TLDR Could we use GPT-3 in a reflective paradigm both to improve its performance in writing long text, and also to add an aspect of intelligence that it lacks? Idea: rewrite the prompt with exponential compression of previous input.
To start we need three observations:
If we ask GPT-3 to write some longer text, it does so. Often these longer texts are coherent. But sometimes they wander and contradict themselves. This is partly because GPT-3 has a limited attention window (“short-term memory”). It lives in the now, generating one word at a time. It doesn’t settle on a position for the essay it’s about to write and then hold that in mind as the goal throughout.
Our own intelligence is different in this respect, at least when we’re concentrating and engaging System 2. We store what’s happened so far, and refer back to it when deciding what to say or do next. When it becomes too much to store it all, we summarise and compress, and refer back to the summarised version. We are reflective: we think about our own thinking, and this is crucial to our next action. We often have a sense of multiple sub-agents (Minsky, Hofstadter) in a dialogue. In a sense we command ourselves.
Using GPT-3 effectively via prompt programming is a new paradigm in AI. It’s like being a horse whisperer, or talking to a superintelligent cat.
To explain the idea, I’m going to stick to the setting where GPT-3 is required to write an essay. Typically we provide a prompt such as a title and opening sentence. In the current approach, we just keep pressing enter, so that at each step GPT-3 takes the text so far as its prompt. It is easy to see how this could wander and eventually contradict itself.
So, the proposal is that we need an extra agent sitting on top of GPT-3, continually rewriting prompts. At each step, we take GPT-3’s output and append it to a buffer, and that buffer eventually becomes the essay. But then, we write a new prompt before requesting more output. In the new prompt we include the original prompt (the essay title and opening sentence), a short summary (e.g. the first sentence) of each paragraph, and then the current paragraph. This forces GPT-3 to retain the entire context and argument in its attention window. Hopefully it prevents self-contradiction.
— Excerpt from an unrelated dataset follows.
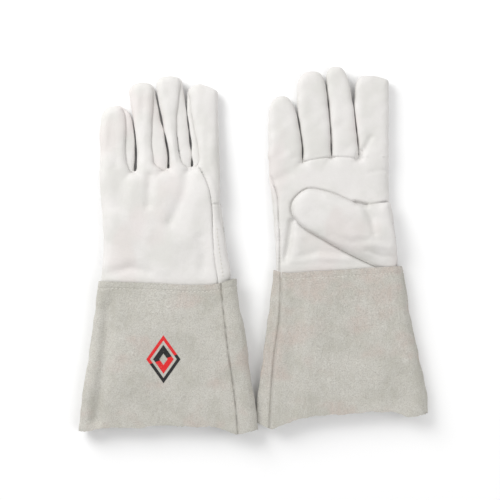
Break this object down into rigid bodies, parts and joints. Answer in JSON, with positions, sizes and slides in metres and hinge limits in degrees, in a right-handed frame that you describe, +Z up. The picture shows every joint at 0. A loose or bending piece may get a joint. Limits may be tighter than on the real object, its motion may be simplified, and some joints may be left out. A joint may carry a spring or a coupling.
{
  "type": "welding gloves",
  "caption": "Pair of white soft-leather welding gauntlets with grey split-leather cuffs, laid flat, one palm down and one palm up.",
  "frame": {"origin": "on the table, under the middle of the pair", "axes": "+Y towards the fingertips, +X towards the right-hand glove, +Z up off the table"},
  "size_m": [0.3462, 0.3669, 0.0237],
  "materials": {
    "goatskin": "satin",
    "suede": "matte",
    "thread": "matte",
    "print": "satin"
  },
  "bodies": {
    "left_hand": {"left_hand_back": "goatskin", "left_palm": "goatskin", "left_thumb_wing": "goatskin", "left_wing_stitching": "thread"},
    "left_thumb": {"left_thumb_outer": "goatskin", "left_thumb_inner": "goatskin"},
    "left_cuff": {"left_cuff_back": "suede", "left_cuff_palm": "suede", "left_cuff_stitching": "thread", "left_cuff_emblem": "print"},
    "left_little": {"left_little_back": "goatskin", "left_little_front": "goatskin", "left_little_fourchette": "goatskin"},
    "left_ring": {"left_ring_back": "goatskin", "left_ring_front": "goatskin", "left_ring_ulnar_fourchette": "goatskin", "left_ring_radial_fourchette": "goatskin"},
    "left_middle": {"left_middle_back": "goatskin", "left_middle_front": "goatskin", "left_middle_ulnar_fourchette": "goatskin", "left_middle_radial_fourchette": "goatskin"},
    "left_index": {"left_index_cover": "goatskin", "left_index_fourchette": "goatskin"},
    "right_hand": {"right_hand_back": "goatskin", "right_palm": "goatskin", "right_thumb_wing": "goatskin", "right_wing_stitching": "thread"},
    "right_thumb": {"right_thumb_outer": "goatskin", "right_thumb_inner": "goatskin"},
    "right_cuff": {"right_cuff_back": "suede", "right_cuff_palm": "suede", "right_cuff_stitching": "thread"},
    "right_little": {"right_little_back": "goatskin", "right_little_front": "goatskin", "right_little_fourchette": "goatskin"},
    "right_ring": {"right_ring_back": "goatskin", "right_ring_front": "goatskin", "right_ring_ulnar_fourchette": "goatskin", "right_ring_radial_fourchette": "goatskin"},
    "right_middle": {"right_middle_back": "goatskin", "right_middle_front": "goatskin", "right_middle_ulnar_fourchette": "goatskin", "right_middle_radial_fourchette": "goatskin"},
    "right_index": {"right_index_cover": "goatskin", "right_index_fourchette": "goatskin"}
  },
  "joints": [
    {"name": "left_little_knuckle", "type": "hinge", "parent": "left_hand", "child": "left_little", "pos_m": [-0.13576, 0.08829, 0.0213], "axis": [0.9993, 0.0384, 0], "range_deg": [0, 60]},
    {"name": "left_ring_knuckle", "type": "hinge", "parent": "left_hand", "child": "left_ring", "pos_m": [-0.10542, 0.09026, 0.0213], "axis": [0.9971, 0.0767, 0], "range_deg": [0, 60]},
    {"name": "left_middle_knuckle", "type": "hinge", "parent": "left_hand", "child": "left_middle", "pos_m": [-0.07613, 0.09275, 0.0213], "axis": [0.9956, 0.0941, 0], "range_deg": [0, 60]},
    {"name": "left_index_knuckle", "type": "hinge", "parent": "left_hand", "child": "left_index", "pos_m": [-0.0468, 0.09429, 0.0213], "axis": [0.9991, 0.0419, 0], "range_deg": [0, 60]},
    {"name": "left_cuff_fold", "type": "hinge", "parent": "left_hand", "child": "left_cuff", "pos_m": [-0.0854, -0.0325, 0.0235], "axis": [-1, 0, 0], "range_deg": [0, 50]},
    {"name": "left_thumb_fold", "type": "hinge", "parent": "left_hand", "child": "left_thumb", "pos_m": [-0.0322, 0.0173, 0.007], "axis": [0.0628, -0.998, 0], "range_deg": [0, 90]},
    {"name": "right_little_knuckle", "type": "hinge", "parent": "right_hand", "child": "right_little", "pos_m": [0.03256, 0.09929, 0.0164], "axis": [0.999, 0.0454, 0], "range_deg": [0, 75]},
    {"name": "right_ring_knuckle", "type": "hinge", "parent": "right_hand", "child": "right_ring", "pos_m": [0.06429, 0.10128, 0.0164], "axis": [0.9982, 0.0593, 0], "range_deg": [0, 75]},
    {"name": "right_middle_knuckle", "type": "hinge", "parent": "right_hand", "child": "right_middle", "pos_m": [0.09273, 0.10428, 0.0164], "axis": [0.9979, 0.0645, 0], "range_deg": [0, 75]},
    {"name": "right_index_knuckle", "type": "hinge", "parent": "right_hand", "child": "right_index", "pos_m": [0.12163, 0.1038, 0.0164], "axis": [0.9997, 0.0227, 0], "range_deg": [0, 75]},
    {"name": "right_cuff_fold", "type": "hinge", "parent": "right_hand", "child": "right_cuff", "pos_m": [0.0851, -0.0187, 0.0186], "axis": [-0.9995, -0.0317, 0], "range_deg": [0, 50]},
    {"name": "right_thumb_fold", "type": "hinge", "parent": "right_hand", "child": "right_thumb", "pos_m": [0.1372, 0.0193, 0.0167], "axis": [-0.0628, 0.998, 0], "range_deg": [0, 90]},
    {"name": "right_lift", "type": "slide", "parent": "left_hand", "child": "right_hand", "axis": [0, 0, 1], "range_m": [0, 0.1]}
  ]
}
In a longer text, we might need to go much further. To write a book, we continually rewrite the prompt to include the title and a summary of the introduction, then a short summary of each chapter, then a short summary of each paragraph in the current chapter, then the complete current paragraph. In other words, we continually rewrite the prompt as an exponentially-decreasing compression of what we have so far.
Doing this in a simple way might be good enough to achieve some improvements. But doing it in a more intelligent way might be the key to achieving a more reflective type of intelligence. GPT-3 is already able to compress text. So, let’s run a second copy of GPT-3 to compress each paragraph and then each chapter after it’s written.
To me, this proposal is a nice mirror of what happens in our own minds. We use the same kinds of mechanisms – based on compression – to understand our current sensory input and to understand and reorganise our memories for future use. When planning we seem to engage in a kind of internal dialogue, with one part of the mind posing questions and problems, and another responding to them. So it makes sense to use multiple copies of GPT-3, both using the same mechanisms, to create this kind of prompt-response dialogue.